— Begin —
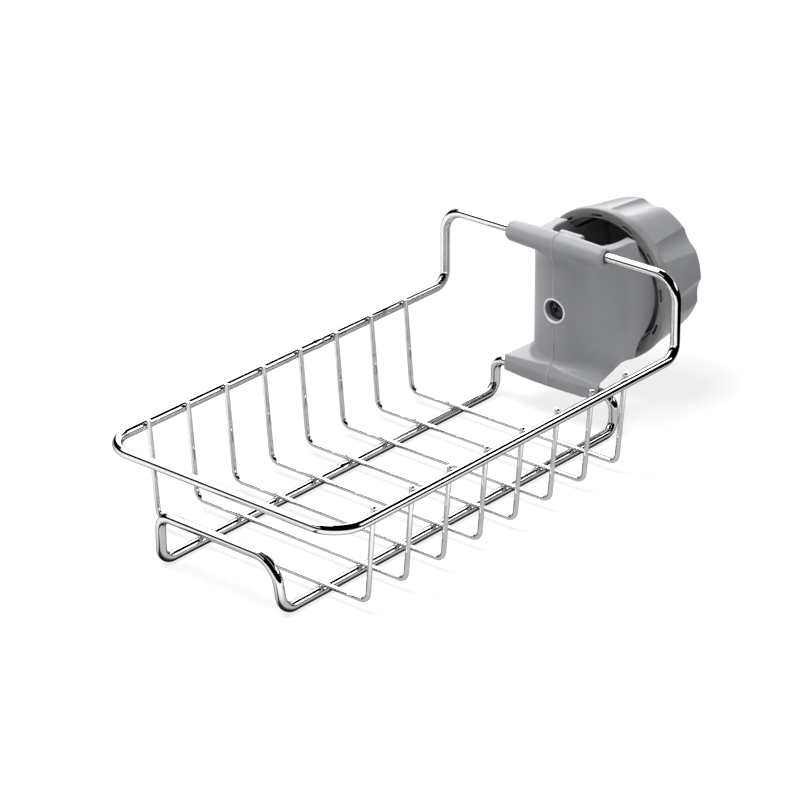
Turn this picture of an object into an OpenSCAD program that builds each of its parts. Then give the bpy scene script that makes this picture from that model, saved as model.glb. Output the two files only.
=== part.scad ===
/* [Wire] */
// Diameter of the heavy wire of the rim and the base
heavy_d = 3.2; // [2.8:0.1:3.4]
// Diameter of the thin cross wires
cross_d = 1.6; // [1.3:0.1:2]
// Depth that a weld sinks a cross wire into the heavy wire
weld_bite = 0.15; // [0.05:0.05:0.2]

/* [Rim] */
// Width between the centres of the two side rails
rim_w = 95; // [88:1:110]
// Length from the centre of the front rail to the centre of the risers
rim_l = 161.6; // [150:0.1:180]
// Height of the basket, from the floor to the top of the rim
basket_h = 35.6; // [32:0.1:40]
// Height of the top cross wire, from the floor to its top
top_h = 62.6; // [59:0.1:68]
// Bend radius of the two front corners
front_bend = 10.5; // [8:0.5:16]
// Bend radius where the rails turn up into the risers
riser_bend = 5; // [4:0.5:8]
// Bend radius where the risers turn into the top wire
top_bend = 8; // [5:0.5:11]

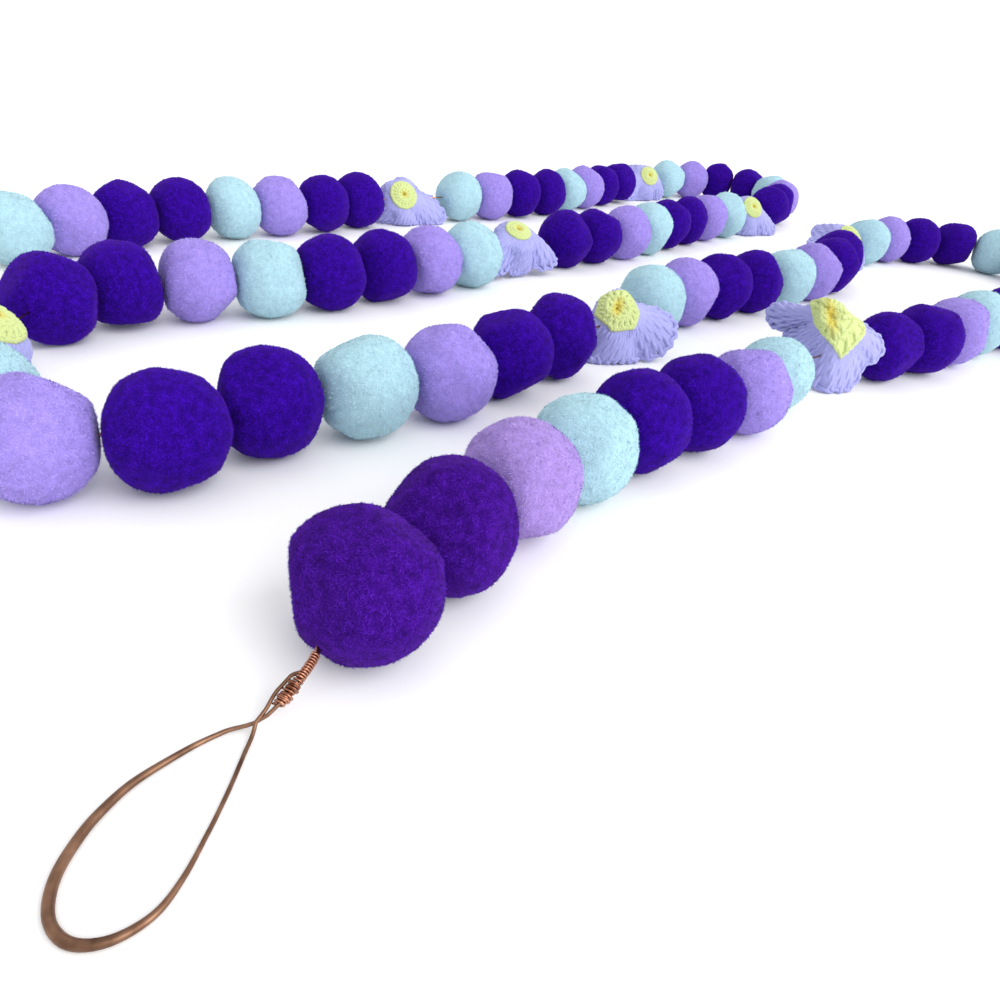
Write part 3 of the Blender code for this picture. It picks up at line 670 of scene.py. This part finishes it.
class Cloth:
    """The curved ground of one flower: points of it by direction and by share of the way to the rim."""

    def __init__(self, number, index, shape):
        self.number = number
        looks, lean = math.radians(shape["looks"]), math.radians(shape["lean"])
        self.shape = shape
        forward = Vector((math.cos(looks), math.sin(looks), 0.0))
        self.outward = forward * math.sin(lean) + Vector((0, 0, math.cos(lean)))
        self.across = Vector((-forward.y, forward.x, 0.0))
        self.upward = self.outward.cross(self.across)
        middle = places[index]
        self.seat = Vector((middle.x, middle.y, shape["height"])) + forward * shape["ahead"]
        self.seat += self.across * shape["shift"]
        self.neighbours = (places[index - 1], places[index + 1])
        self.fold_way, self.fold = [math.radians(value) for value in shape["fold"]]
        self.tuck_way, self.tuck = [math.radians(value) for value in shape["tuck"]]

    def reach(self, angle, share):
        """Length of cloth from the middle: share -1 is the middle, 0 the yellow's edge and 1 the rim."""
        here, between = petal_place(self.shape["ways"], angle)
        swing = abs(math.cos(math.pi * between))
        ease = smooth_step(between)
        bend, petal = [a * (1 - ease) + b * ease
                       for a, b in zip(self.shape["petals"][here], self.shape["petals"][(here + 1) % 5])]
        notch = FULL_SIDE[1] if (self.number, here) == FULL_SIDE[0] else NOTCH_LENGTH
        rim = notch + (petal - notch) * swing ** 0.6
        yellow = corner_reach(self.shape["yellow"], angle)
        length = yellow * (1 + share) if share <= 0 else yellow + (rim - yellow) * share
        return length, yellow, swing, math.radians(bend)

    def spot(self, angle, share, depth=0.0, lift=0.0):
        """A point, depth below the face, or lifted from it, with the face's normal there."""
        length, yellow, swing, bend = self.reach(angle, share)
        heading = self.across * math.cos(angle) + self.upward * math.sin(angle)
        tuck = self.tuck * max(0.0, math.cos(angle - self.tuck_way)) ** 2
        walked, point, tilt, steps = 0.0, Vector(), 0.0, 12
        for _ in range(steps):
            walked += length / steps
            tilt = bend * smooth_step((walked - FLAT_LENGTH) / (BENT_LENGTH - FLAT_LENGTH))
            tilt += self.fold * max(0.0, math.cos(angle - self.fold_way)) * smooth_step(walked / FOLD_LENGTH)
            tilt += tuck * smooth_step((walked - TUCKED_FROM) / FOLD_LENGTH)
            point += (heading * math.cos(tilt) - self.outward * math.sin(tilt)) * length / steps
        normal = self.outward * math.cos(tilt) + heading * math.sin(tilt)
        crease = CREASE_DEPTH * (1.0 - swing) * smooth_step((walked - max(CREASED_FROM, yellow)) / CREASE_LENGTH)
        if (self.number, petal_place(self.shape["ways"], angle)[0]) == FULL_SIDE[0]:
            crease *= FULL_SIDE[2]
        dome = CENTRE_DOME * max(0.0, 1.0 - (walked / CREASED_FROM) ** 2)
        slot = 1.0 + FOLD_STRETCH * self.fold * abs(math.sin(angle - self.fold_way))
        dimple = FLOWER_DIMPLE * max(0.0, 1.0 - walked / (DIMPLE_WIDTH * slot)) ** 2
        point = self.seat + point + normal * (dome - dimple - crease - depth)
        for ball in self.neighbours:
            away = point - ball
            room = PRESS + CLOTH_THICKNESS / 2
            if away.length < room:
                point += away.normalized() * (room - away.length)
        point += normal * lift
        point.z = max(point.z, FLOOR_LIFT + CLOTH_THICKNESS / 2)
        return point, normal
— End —
**What you will do:**
Return nothing but the lines from the start of the listing above through the line containing "curved ground of", exactly as given.

**Expected answer:**
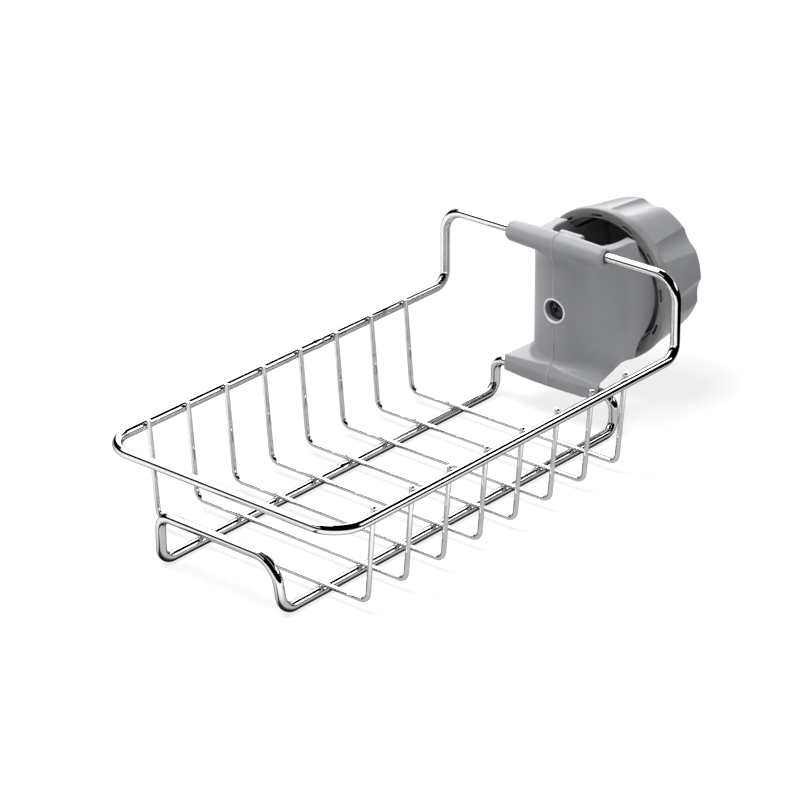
Turn this picture of an object into an OpenSCAD program that builds each of its parts. Then give the bpy scene script that makes this picture from that model, saved as model.glb. Output the two files only.
=== part.scad ===
/* [Wire] */
// Diameter of the heavy wire of the rim and the base
heavy_d = 3.2; // [2.8:0.1:3.4]
// Diameter of the thin cross wires
cross_d = 1.6; // [1.3:0.1:2]
// Depth that a weld sinks a cross wire into the heavy wire
weld_bite = 0.15; // [0.05:0.05:0.2]

/* [Rim] */
// Width between the centres of the two side rails
rim_w = 95; // [88:1:110]
// Length from the centre of the front rail to the centre of the risers
rim_l = 161.6; // [150:0.1:180]
// Height of the basket, from the floor to the top of the rim
basket_h = 35.6; // [32:0.1:40]
// Height of the top cross wire, from the floor to its top
top_h = 62.6; // [59:0.1:68]
// Bend radius of the two front corners
front_bend = 10.5; // [8:0.5:16]
// Bend radius where the rails turn up into the risers
riser_bend = 5; // [4:0.5:8]
// Bend radius where the risers turn into the top wire
top_bend = 8; // [5:0.5:11]

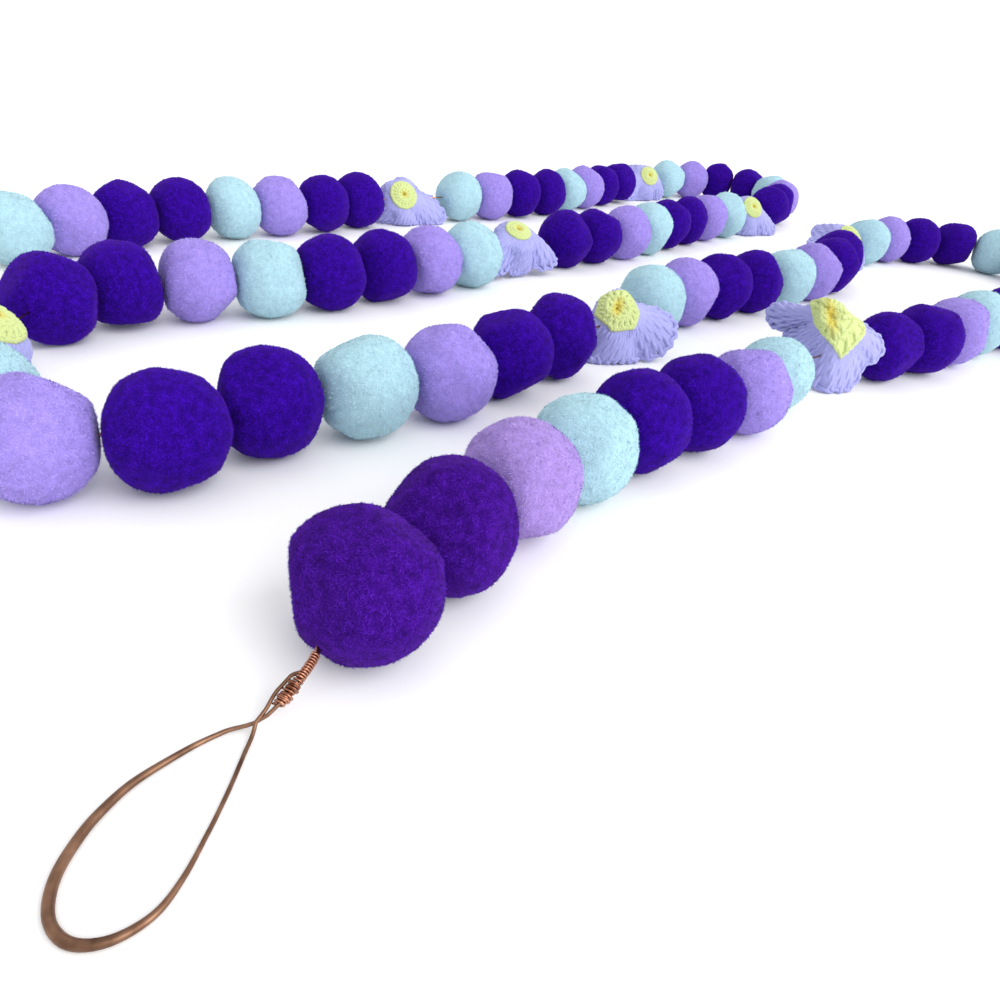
Write part 3 of the Blender code for this picture. It picks up at line 670 of scene.py. This part finishes it.
class Cloth:
    """The curved ground of one flower: points of it by direction and by share of the way to the rim."""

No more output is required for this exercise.